Pemerintah Dorong Akses Pembiayaan Produktif Lewat Kredit Alsintan dan Industri Padat Karya
RATASTV — Pemerintah terus memperkuat akses pembiayaan produktif di sektor pertanian dan industri padat karya, dua sektor strategis yang menjadi penopang utama perekonomian sekaligus penyerap tenaga kerja terbesar di Indonesia.
Sektor pertanian masih menghadapi tantangan berupa produktivitas yang stagnan, minimnya investasi, dan rendahnya regenerasi petani yang dapat mengganggu ketahanan pangan. Sementara itu, industri padat karya seperti makanan-minuman, tekstil, garmen, alas kaki, hingga furnitur, tengah tertekan oleh persaingan global dan penurunan permintaan ekspor.
“Pemerintah meresponnya dengan meluncurkan dua skema prioritas, yaitu Kredit Usaha Alat dan Mesin Pertanian (Alsintan) untuk memperkuat mekanisasi dan produktivitas pertanian, serta Kredit Industri Padat Karya (KIPK) untuk menopang modal kerja, menjaga daya saing industri, dan mempertahankan lapangan kerja di daerah,” ujar Deputi Bidang Koordinasi Pengelolaan dan Pengembangan Usaha BUMN Kemenko Perekonomian, Ferry Irawan, dalam FGD Optimalisasi Penyaluran Kredit Alsintan dan KIPK di Bandung, Rabu (20/8/2025).
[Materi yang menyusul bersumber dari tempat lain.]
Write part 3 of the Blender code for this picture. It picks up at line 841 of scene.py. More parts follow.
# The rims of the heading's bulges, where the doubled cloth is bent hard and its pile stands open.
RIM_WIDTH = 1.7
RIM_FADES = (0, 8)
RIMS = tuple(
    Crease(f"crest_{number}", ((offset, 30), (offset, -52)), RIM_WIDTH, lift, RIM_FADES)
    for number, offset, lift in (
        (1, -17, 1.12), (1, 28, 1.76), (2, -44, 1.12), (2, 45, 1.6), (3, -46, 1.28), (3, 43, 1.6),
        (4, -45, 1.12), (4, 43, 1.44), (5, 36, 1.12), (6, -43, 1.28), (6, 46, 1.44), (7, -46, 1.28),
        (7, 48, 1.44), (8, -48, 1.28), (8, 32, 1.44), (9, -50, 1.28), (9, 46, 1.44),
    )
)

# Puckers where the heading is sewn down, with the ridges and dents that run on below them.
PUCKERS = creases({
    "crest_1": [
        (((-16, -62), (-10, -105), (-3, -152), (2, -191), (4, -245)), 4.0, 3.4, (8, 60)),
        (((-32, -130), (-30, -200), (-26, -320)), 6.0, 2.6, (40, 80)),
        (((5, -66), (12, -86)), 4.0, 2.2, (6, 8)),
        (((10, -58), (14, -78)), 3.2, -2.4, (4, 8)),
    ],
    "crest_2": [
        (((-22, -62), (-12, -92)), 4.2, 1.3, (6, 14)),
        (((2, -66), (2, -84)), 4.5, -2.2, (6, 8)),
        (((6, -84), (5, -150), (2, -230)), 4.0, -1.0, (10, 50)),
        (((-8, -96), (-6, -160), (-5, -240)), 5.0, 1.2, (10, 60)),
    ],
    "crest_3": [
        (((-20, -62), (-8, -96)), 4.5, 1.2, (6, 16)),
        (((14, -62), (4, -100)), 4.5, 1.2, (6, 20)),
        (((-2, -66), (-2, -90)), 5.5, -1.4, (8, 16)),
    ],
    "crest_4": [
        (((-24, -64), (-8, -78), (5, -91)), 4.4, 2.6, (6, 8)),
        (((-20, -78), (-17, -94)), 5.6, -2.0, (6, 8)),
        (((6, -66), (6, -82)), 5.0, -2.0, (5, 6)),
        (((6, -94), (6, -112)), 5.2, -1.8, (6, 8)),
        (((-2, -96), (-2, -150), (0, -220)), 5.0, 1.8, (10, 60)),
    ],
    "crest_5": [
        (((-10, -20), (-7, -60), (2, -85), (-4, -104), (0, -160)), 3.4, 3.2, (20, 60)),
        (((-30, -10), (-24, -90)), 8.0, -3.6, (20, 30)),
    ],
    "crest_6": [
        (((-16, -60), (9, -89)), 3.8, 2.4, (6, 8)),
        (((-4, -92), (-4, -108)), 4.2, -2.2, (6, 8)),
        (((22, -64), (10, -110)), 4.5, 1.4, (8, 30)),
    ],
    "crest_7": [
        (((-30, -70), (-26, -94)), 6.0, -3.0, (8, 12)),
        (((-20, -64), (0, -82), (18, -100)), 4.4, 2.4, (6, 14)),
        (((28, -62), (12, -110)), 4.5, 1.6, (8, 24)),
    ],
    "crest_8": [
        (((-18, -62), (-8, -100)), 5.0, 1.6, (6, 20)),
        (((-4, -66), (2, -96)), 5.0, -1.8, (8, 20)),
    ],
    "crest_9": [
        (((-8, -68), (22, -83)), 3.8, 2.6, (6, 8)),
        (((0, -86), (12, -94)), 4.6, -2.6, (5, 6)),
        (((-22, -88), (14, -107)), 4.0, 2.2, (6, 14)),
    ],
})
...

FGD ini digelar untuk mengoptimalkan implementasi Kredit Alsintan sesuai Permenko Nomor 3 Tahun 2025 yang terakhir diubah dengan Permenko Nomor 6 Tahun 2025, sekaligus mensosialisasikan Permenko Nomor 4 Tahun 2025 tentang Pedoman Pelaksanaan KIPK.
Hingga 19 Agustus 2025, penyaluran Kredit Alsintan mencapai Rp30,73 miliar dengan 43 debitur, didominasi Bank Sulselbar sebesar Rp17,85 miliar. Strategi penguatan penyaluran mencakup penyesuaian kebijakan berdasarkan potensi daerah, literasi keuangan berbasis digital, kolaborasi pemerintah daerah dengan lembaga keuangan, serta monitoring dan evaluasi berkelanjutan.
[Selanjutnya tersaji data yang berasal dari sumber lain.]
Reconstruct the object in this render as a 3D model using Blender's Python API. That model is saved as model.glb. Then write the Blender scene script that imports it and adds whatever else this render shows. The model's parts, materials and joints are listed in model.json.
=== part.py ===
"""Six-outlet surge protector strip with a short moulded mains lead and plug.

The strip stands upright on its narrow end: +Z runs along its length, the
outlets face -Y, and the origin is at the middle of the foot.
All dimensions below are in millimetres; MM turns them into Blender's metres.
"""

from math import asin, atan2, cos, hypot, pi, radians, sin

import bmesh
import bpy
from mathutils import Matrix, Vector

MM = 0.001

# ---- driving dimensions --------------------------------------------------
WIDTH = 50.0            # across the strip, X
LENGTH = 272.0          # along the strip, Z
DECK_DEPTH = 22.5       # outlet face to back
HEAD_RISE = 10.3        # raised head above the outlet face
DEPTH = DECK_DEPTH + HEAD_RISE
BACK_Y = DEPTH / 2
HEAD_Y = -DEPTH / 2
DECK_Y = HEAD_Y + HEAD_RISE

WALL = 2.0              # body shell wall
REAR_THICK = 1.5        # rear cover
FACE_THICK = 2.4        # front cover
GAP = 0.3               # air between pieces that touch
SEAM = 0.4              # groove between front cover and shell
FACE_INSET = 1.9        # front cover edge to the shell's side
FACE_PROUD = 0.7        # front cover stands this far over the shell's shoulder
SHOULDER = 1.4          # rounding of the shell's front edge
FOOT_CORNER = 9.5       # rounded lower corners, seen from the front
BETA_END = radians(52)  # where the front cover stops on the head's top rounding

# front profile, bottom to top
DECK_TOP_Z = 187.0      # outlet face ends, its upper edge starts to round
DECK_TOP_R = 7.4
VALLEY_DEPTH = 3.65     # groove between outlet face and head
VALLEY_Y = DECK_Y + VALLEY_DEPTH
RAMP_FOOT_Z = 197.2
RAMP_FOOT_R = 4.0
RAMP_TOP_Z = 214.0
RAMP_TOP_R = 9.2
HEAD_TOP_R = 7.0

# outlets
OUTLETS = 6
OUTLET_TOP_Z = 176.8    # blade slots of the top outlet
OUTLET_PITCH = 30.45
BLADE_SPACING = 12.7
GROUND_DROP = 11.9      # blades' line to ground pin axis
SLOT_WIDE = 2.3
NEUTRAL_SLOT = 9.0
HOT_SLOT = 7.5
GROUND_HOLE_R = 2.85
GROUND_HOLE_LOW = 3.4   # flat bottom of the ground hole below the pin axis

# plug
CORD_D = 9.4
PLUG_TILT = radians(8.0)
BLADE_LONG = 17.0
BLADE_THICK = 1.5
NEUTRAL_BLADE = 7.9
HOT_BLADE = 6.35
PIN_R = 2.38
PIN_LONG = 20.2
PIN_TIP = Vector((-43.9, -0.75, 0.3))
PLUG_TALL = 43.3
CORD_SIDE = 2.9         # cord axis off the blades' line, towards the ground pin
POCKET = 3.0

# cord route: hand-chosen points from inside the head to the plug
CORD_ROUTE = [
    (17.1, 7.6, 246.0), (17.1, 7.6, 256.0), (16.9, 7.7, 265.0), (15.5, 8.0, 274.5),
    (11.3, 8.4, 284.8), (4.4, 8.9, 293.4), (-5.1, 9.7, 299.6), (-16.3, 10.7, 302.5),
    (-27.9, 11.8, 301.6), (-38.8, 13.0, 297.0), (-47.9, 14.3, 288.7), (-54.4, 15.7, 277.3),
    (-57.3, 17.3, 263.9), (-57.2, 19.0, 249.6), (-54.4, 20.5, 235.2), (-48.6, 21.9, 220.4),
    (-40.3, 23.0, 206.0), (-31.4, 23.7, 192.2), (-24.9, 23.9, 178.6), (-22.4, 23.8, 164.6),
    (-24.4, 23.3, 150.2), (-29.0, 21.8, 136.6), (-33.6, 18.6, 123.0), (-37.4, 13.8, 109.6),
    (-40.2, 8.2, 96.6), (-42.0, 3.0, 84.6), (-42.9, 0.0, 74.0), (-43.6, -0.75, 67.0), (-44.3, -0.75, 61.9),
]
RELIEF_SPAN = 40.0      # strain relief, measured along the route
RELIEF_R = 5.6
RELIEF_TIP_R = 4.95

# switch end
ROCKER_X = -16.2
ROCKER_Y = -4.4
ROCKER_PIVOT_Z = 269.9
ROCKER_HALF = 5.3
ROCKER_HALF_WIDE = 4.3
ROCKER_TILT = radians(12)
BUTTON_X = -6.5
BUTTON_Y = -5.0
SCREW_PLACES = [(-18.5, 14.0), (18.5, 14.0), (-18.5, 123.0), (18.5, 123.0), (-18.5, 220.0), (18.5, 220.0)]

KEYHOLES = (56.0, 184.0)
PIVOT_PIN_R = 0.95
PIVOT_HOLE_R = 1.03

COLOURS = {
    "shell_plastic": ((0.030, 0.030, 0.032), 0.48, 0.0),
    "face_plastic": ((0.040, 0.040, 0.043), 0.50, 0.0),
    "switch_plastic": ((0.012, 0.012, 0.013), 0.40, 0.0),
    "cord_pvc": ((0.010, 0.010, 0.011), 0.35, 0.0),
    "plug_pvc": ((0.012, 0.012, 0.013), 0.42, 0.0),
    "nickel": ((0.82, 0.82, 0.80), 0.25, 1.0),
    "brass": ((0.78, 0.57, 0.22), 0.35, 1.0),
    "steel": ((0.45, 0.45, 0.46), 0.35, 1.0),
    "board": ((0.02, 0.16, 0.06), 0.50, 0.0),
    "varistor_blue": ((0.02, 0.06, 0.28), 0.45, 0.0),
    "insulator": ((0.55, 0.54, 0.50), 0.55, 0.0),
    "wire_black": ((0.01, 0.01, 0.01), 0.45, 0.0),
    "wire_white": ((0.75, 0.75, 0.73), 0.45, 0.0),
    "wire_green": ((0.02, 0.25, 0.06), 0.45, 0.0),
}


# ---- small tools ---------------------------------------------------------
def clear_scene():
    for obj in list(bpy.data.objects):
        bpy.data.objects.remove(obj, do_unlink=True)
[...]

Kredit Alsintan diharapkan memperkuat mekanisasi pertanian dan mendukung swasembada pangan. Sementara itu, KIPK didesain untuk membantu pembiayaan modal kerja dan investasi, meningkatkan daya saing industri, menjaga keberlangsungan usaha, serta menciptakan lapangan kerja baru.
Pada 14 Agustus 2025, Kementerian Perindustrian menerbitkan Permenperin Nomor 34 Tahun 2025 yang mengatur kriteria penerima KIPK. Program ini ditujukan bagi individu maupun badan usaha di sektor padat karya, seperti makanan-minuman, tekstil, pakaian jadi, alas kaki, furnitur, dan mainan anak. Plafon pinjaman KIPK ditetapkan di atas Rp500 juta hingga Rp10 miliar per pinjaman, dengan bunga efektif setelah subsidi sebesar 5%.
Provinsi Jawa Barat menjadi salah satu daerah prioritas, mengingat perannya sebagai pusat industri manufaktur nasional. Pertumbuhan ekonomi Jabar pada triwulan II 2025 mencapai 5,23%, lebih tinggi dibanding nasional (5,12%). Hingga 11 Agustus 2025, penyaluran KUR di Jabar mencapai Rp16,89 triliun untuk 315 ribu debitur, dengan kontribusi terbesar dari Kabupaten Bogor. Secara nasional, penyaluran KUR tercatat Rp162,62 triliun atau 56,57% dari target 2025 sebesar Rp287,47 triliun.
Sebagai bagian dari FGD, rombongan juga meninjau calon debitur KIPK di Majalaya, Jawa Barat. Salah satunya Aep Hendar Cahyadi, pengusaha konveksi kain putih yang berencana memanfaatkan KIPK untuk pembelian mesin pencelupan senilai Rp1-2 miliar.
Kegiatan ini dihadiri sejumlah pejabat kementerian, perwakilan pemerintah daerah, bank penyalur, lembaga penjamin, serta pelaku usaha. Forum ini diharapkan menjadi momentum strategis untuk memperkuat penyaluran pembiayaan produktif dan mendukung ketahanan ekonomi nasional.